Start Supplied information

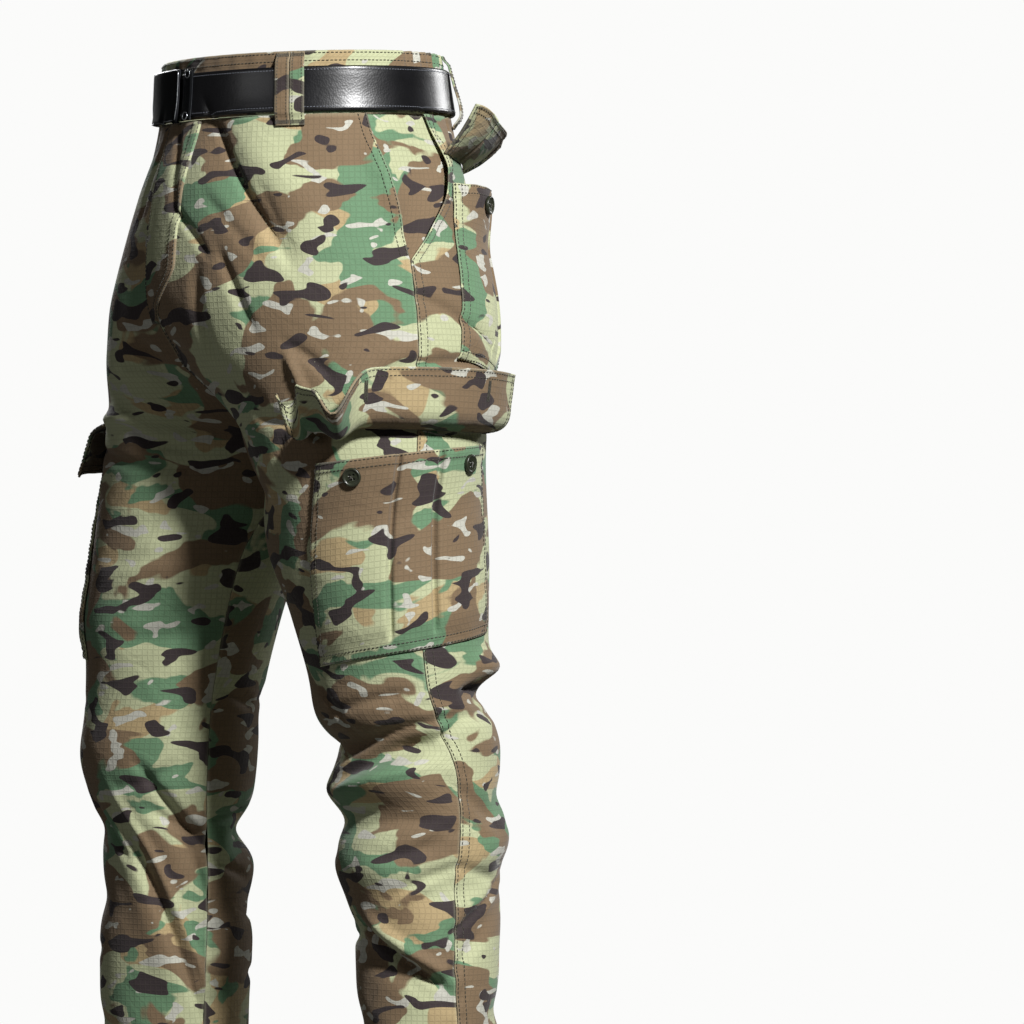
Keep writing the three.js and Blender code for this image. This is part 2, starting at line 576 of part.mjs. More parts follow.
for (const half of ['left', 'right']) {
  // Back pocket with one pleat pair, its flap and its button
  const backCols = [0, 0.06, 0.16, 0.3, 0.42, 0.475, 0.5, 0.525, 0.6, 0.655, 0.68, 0.705, 0.8, 0.9, 1];
  const backRows = [0, 0.07, 0.18, 0.34, 0.55, 0.78, 0.92, 1];
  group.add(sheet(`back_pocket_${half}`, CLOTH, backCols, backRows, (u, v, face) => {
    const q = pocketPlace(BACK_POCKET, u, v);
    return lift(half, q.deg, q.z, pocketRise(u, v, BACK_BELLY, BACK_GAPE, BACK_PLEATS) + (face ? 0 : WALL));
  }));
  button(`back_button_${half}`, half, BACK_POCKET, BACK_BUTTON, BACK_BELLY, BACK_GAPE, BACK_PLEATS);
  flap(`back_flap_${half}`, half, BACK_FLAP, 0, 1.4);

  // Cargo pocket with two pleats, its flap and its two buttons
  const cargoCols = [0, 0.04, 0.12, 0.21, 0.3, 0.36, 0.39, 0.41, 0.43, 0.515, 0.6, 0.62, 0.64, 0.71, 0.79, 0.9, 1];
  const cargoRows = [0, 0.06, 0.16, 0.32, 0.52, 0.74, 0.9, 1];
  group.add(sheet(`cargo_pocket_${half}`, CLOTH, cargoCols, cargoRows, (u, v, face) => {
    const q = pocketPlace(CARGO, u, v);
    return lift(half, q.deg, q.z, pocketRise(u, v, CARGO_BELLY, CARGO_GAPE[half], PLEATS) + (face ? 0 : WALL));
  }));
  CARGO_BUTTONS.forEach((at, k) => {
    button(`cargo_button_${half}_${k ? 'b' : 'a'}`, half, CARGO, at, CARGO_BELLY, CARGO_GAPE[half], PLEATS);
  });
  if (half === 'left') flap('cargo_flap_left', half, RAISED_FLAP, FLAP_DROOP, 2.0);
  else flap('cargo_flap_right', half, HUNG_FLAP, 0, 2.0);

  // Turned-up hem inside the end of the leg, on the same columns as the panels
  group.add(sheet(`hem_${half}`, CLOTH, steps(0, 2 * PANEL_COLUMNS + 1, 2 * PANEL_COLUMNS + 1), HEM_ROWS, (k, z, face) => {
    const front = k <= PANEL_COLUMNS;
    const u = (front ? k : k - PANEL_COLUMNS - 1) / PANEL_COLUMNS;
    return lift(half, front ? frontDegrees(u, z) : backDegrees(u, z), z, -WALL - SEAM_GAP - (face ? WALL : 0));
  }, true));
}

export default group;
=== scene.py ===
"""Cargo trousers in their worn, hollow form: printed ripstop cloth, its sewing, buttons and leather belt.

Every piece is a finer surface on the form of its solid in the frame. Shapes are worked out in millimetres,
with the front towards -Y, the garment's left side at +X and the waist's upper edge at Z 0, and become metres
in the mesh.
"""
import math

import bpy
import numpy as np
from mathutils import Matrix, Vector


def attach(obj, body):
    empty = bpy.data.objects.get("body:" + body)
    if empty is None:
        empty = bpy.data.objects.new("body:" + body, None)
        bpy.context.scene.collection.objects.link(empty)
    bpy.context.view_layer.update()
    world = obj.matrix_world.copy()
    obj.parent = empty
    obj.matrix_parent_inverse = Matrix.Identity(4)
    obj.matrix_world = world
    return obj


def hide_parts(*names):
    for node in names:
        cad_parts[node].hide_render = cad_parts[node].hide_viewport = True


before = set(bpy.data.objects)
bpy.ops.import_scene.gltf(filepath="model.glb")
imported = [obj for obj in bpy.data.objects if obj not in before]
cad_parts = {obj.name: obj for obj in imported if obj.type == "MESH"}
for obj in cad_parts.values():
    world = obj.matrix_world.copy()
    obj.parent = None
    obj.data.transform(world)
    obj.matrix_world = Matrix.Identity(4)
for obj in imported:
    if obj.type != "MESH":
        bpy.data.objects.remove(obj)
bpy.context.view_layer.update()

# View, floor and light
# The garment is seen level, from its front left and from a long way off, before a plain pale ground. The key
# lamp stands on the right, above the waist; a weak one lifts the shadows, two more light the side and the back.
MM = 0.001
VIEW_TURN = math.radians(64)
TOWARDS_EYE = Vector((math.sin(VIEW_TURN), -math.cos(VIEW_TURN), 0))
TO_THE_RIGHT = Vector((math.cos(VIEW_TURN), math.sin(VIEW_TURN), 0))
EYE_REACH = 4.5
EYE_HEIGHT = Vector((0, 0, -0.366))
AIM_ASIDE = 0.1695
FLOOR_Z = -1.004
FLOOR_RADIUS = 2.2


def hex_colour(code):
    """sRGB hex colour as linear RGBA: c / 12.92 up to 0.04045, and ((c + 0.055) / 1.055) ** 2.4 above it."""
    c = np.array([int(code[k:k + 2], 16) for k in (0, 2, 4)]) / 255
    linear = np.where(c <= 0.04045, c / 12.92, ((c + 0.055) / 1.055) ** 2.4)
    return (*linear.tolist(), 1.0)


def add_node(tree, kind, inputs=(), **settings):
    """Adds one shader node: inputs are its sockets, each a value or an output; settings are its properties."""
    made = tree.nodes.new("ShaderNode" + kind)
    for key, value in settings.items():
        setattr(made, key, value)
    for key, value in dict(inputs).items():
        if isinstance(value, bpy.types.NodeSocket):
            tree.links.new(value, made.inputs[key])
        else:
            made.inputs[key].default_value = value
    return made


def new_material(name):
    """An empty material: its tree, and its output node."""
    material = bpy.data.materials.new(name)
    material.use_nodes = True
    tree = material.node_tree
    tree.nodes.clear()
    return material, tree, tree.nodes.new("ShaderNodeOutputMaterial")


def two_tones(tree, mask, dark, light):
    """A finish's two colours, mixed by a mask."""
    return add_node(tree, "Mix", {0: mask, 6: hex_colour(dark), 7: hex_colour(light)},
                    data_type="RGBA").outputs[2]


def smooth(t):
    """3 t^2 - 2 t^3 with t held between 0 and 1."""
    c = np.clip(t, 0, 1)
    return c * c * (3 - 2 * c)


def soft_lamp(name, aside, towards, height, size, watts):
    """A square area lamp, placed from the waist by metres to the view's right, towards the eye and up."""
    lamp = bpy.data.lights.new(name, "AREA")
    lamp.shape, lamp.size, lamp.energy = "SQUARE", size, watts
    holder = bpy.data.objects.new(name, lamp)
    holder.location = TO_THE_RIGHT * aside + TOWARDS_EYE * towards + Vector((0, 0, height))
    aim = Vector((0, 0, -0.45)) - holder.location
    holder.rotation_euler = aim.to_track_quat("-Z", "Y").to_euler()
    bpy.context.scene.collection.objects.link(holder)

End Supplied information

**Your objective**
Restate every line of the data word for word.

**Solved problem**
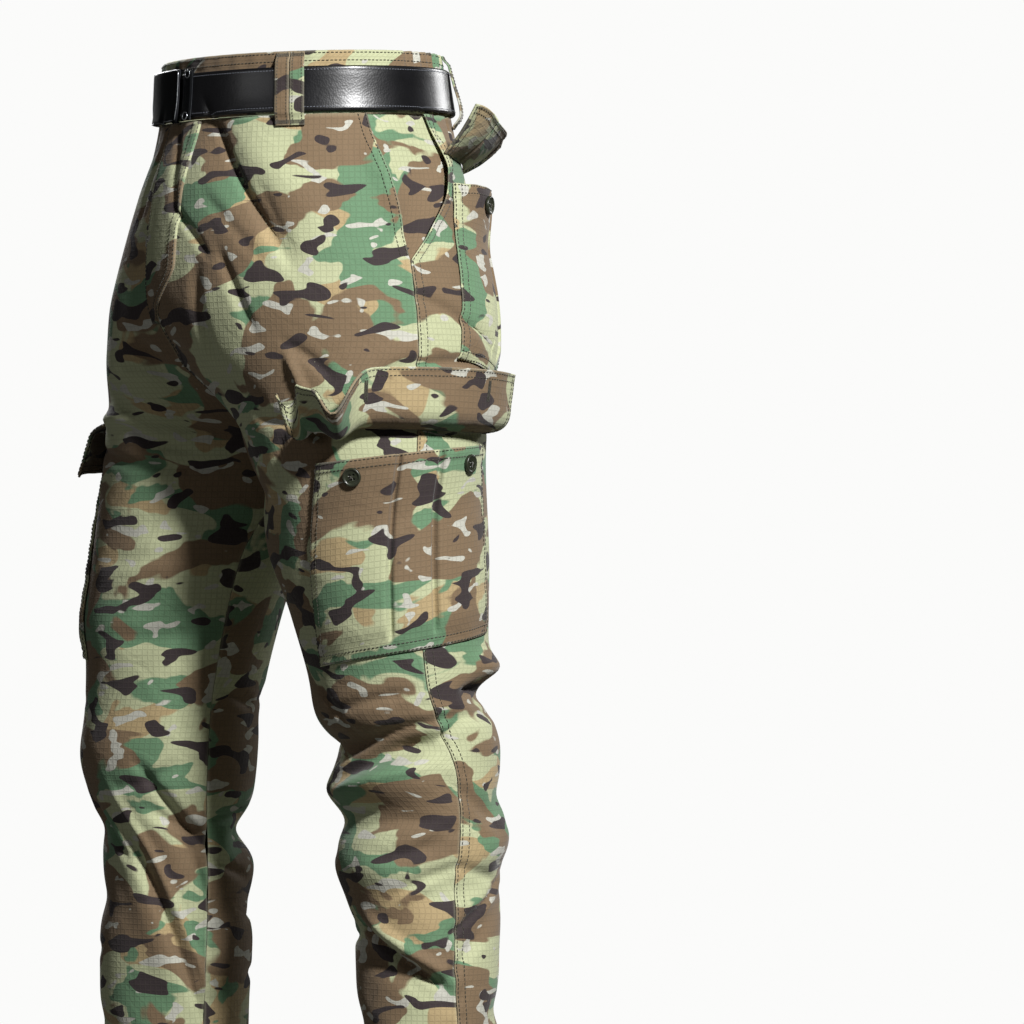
Keep writing the three.js and Blender code for this image. This is part 2, starting at line 576 of part.mjs. More parts follow.
for (const half of ['left', 'right']) {
  // Back pocket with one pleat pair, its flap and its button
  const backCols = [0, 0.06, 0.16, 0.3, 0.42, 0.475, 0.5, 0.525, 0.6, 0.655, 0.68, 0.705, 0.8, 0.9, 1];
  const backRows = [0, 0.07, 0.18, 0.34, 0.55, 0.78, 0.92, 1];
  group.add(sheet(`back_pocket_${half}`, CLOTH, backCols, backRows, (u, v, face) => {
    const q = pocketPlace(BACK_POCKET, u, v);
    return lift(half, q.deg, q.z, pocketRise(u, v, BACK_BELLY, BACK_GAPE, BACK_PLEATS) + (face ? 0 : WALL));
  }));
  button(`back_button_${half}`, half, BACK_POCKET, BACK_BUTTON, BACK_BELLY, BACK_GAPE, BACK_PLEATS);
  flap(`back_flap_${half}`, half, BACK_FLAP, 0, 1.4);

  // Cargo pocket with two pleats, its flap and its two buttons
  const cargoCols = [0, 0.04, 0.12, 0.21, 0.3, 0.36, 0.39, 0.41, 0.43, 0.515, 0.6, 0.62, 0.64, 0.71, 0.79, 0.9, 1];
  const cargoRows = [0, 0.06, 0.16, 0.32, 0.52, 0.74, 0.9, 1];
  group.add(sheet(`cargo_pocket_${half}`, CLOTH, cargoCols, cargoRows, (u, v, face) => {
    const q = pocketPlace(CARGO, u, v);
    return lift(half, q.deg, q.z, pocketRise(u, v, CARGO_BELLY, CARGO_GAPE[half], PLEATS) + (face ? 0 : WALL));
  }));
  CARGO_BUTTONS.forEach((at, k) => {
    button(`cargo_button_${half}_${k ? 'b' : 'a'}`, half, CARGO, at, CARGO_BELLY, CARGO_GAPE[half], PLEATS);
  });
  if (half === 'left') flap('cargo_flap_left', half, RAISED_FLAP, FLAP_DROOP, 2.0);
  else flap('cargo_flap_right', half, HUNG_FLAP, 0, 2.0);

  // Turned-up hem inside the end of the leg, on the same columns as the panels
  group.add(sheet(`hem_${half}`, CLOTH, steps(0, 2 * PANEL_COLUMNS + 1, 2 * PANEL_COLUMNS + 1), HEM_ROWS, (k, z, face) => {
    const front = k <= PANEL_COLUMNS;
    const u = (front ? k : k - PANEL_COLUMNS - 1) / PANEL_COLUMNS;
    return lift(half, front ? frontDegrees(u, z) : backDegrees(u, z), z, -WALL - SEAM_GAP - (face ? WALL : 0));
  }, true));
}

export default group;
=== scene.py ===
"""Cargo trousers in their worn, hollow form: printed ripstop cloth, its sewing, buttons and leather belt.

Every piece is a finer surface on the form of its solid in the frame. Shapes are worked out in millimetres,
with the front towards -Y, the garment's left side at +X and the waist's upper edge at Z 0, and become metres
in the mesh.
"""
import math

import bpy
import numpy as np
from mathutils import Matrix, Vector


def attach(obj, body):
    empty = bpy.data.objects.get("body:" + body)
    if empty is None:
        empty = bpy.data.objects.new("body:" + body, None)
        bpy.context.scene.collection.objects.link(empty)
    bpy.context.view_layer.update()
    world = obj.matrix_world.copy()
    obj.parent = empty
    obj.matrix_parent_inverse = Matrix.Identity(4)
    obj.matrix_world = world
    return obj


def hide_parts(*names):
    for node in names:
        cad_parts[node].hide_render = cad_parts[node].hide_viewport = True


before = set(bpy.data.objects)
bpy.ops.import_scene.gltf(filepath="model.glb")
imported = [obj for obj in bpy.data.objects if obj not in before]
cad_parts = {obj.name: obj for obj in imported if obj.type == "MESH"}
for obj in cad_parts.values():
    world = obj.matrix_world.copy()
    obj.parent = None
    obj.data.transform(world)
    obj.matrix_world = Matrix.Identity(4)
for obj in imported:
    if obj.type != "MESH":
        bpy.data.objects.remove(obj)
bpy.context.view_layer.update()

# View, floor and light
# The garment is seen level, from its front left and from a long way off, before a plain pale ground. The key
# lamp stands on the right, above the waist; a weak one lifts the shadows, two more light the side and the back.
MM = 0.001
VIEW_TURN = math.radians(64)
TOWARDS_EYE = Vector((math.sin(VIEW_TURN), -math.cos(VIEW_TURN), 0))
TO_THE_RIGHT = Vector((math.cos(VIEW_TURN), math.sin(VIEW_TURN), 0))
EYE_REACH = 4.5
EYE_HEIGHT = Vector((0, 0, -0.366))
AIM_ASIDE = 0.1695
FLOOR_Z = -1.004
FLOOR_RADIUS = 2.2


def hex_colour(code):
    """sRGB hex colour as linear RGBA: c / 12.92 up to 0.04045, and ((c + 0.055) / 1.055) ** 2.4 above it."""
    c = np.array([int(code[k:k + 2], 16) for k in (0, 2, 4)]) / 255
    linear = np.where(c <= 0.04045, c / 12.92, ((c + 0.055) / 1.055) ** 2.4)
    return (*linear.tolist(), 1.0)


def add_node(tree, kind, inputs=(), **settings):
    """Adds one shader node: inputs are its sockets, each a value or an output; settings are its properties."""
    made = tree.nodes.new("ShaderNode" + kind)
    for key, value in settings.items():
        setattr(made, key, value)
    for key, value in dict(inputs).items():
        if isinstance(value, bpy.types.NodeSocket):
            tree.links.new(value, made.inputs[key])
        else:
            made.inputs[key].default_value = value
    return made


def new_material(name):
    """An empty material: its tree, and its output node."""
    material = bpy.data.materials.new(name)
    material.use_nodes = True
    tree = material.node_tree
    tree.nodes.clear()
    return material, tree, tree.nodes.new("ShaderNodeOutputMaterial")


def two_tones(tree, mask, dark, light):
    """A finish's two colours, mixed by a mask."""
    return add_node(tree, "Mix", {0: mask, 6: hex_colour(dark), 7: hex_colour(light)},
                    data_type="RGBA").outputs[2]


def smooth(t):
    """3 t^2 - 2 t^3 with t held between 0 and 1."""
    c = np.clip(t, 0, 1)
    return c * c * (3 - 2 * c)


def soft_lamp(name, aside, towards, height, size, watts):
    """A square area lamp, placed from the waist by metres to the view's right, towards the eye and up."""
    lamp = bpy.data.lights.new(name, "AREA")
    lamp.shape, lamp.size, lamp.energy = "SQUARE", size, watts
    holder = bpy.data.objects.new(name, lamp)
    holder.location = TO_THE_RIGHT * aside + TOWARDS_EYE * towards + Vector((0, 0, height))
    aim = Vector((0, 0, -0.45)) - holder.location
    holder.rotation_euler = aim.to_track_quat("-Z", "Y").to_euler()
    bpy.context.scene.collection.objects.link(holder)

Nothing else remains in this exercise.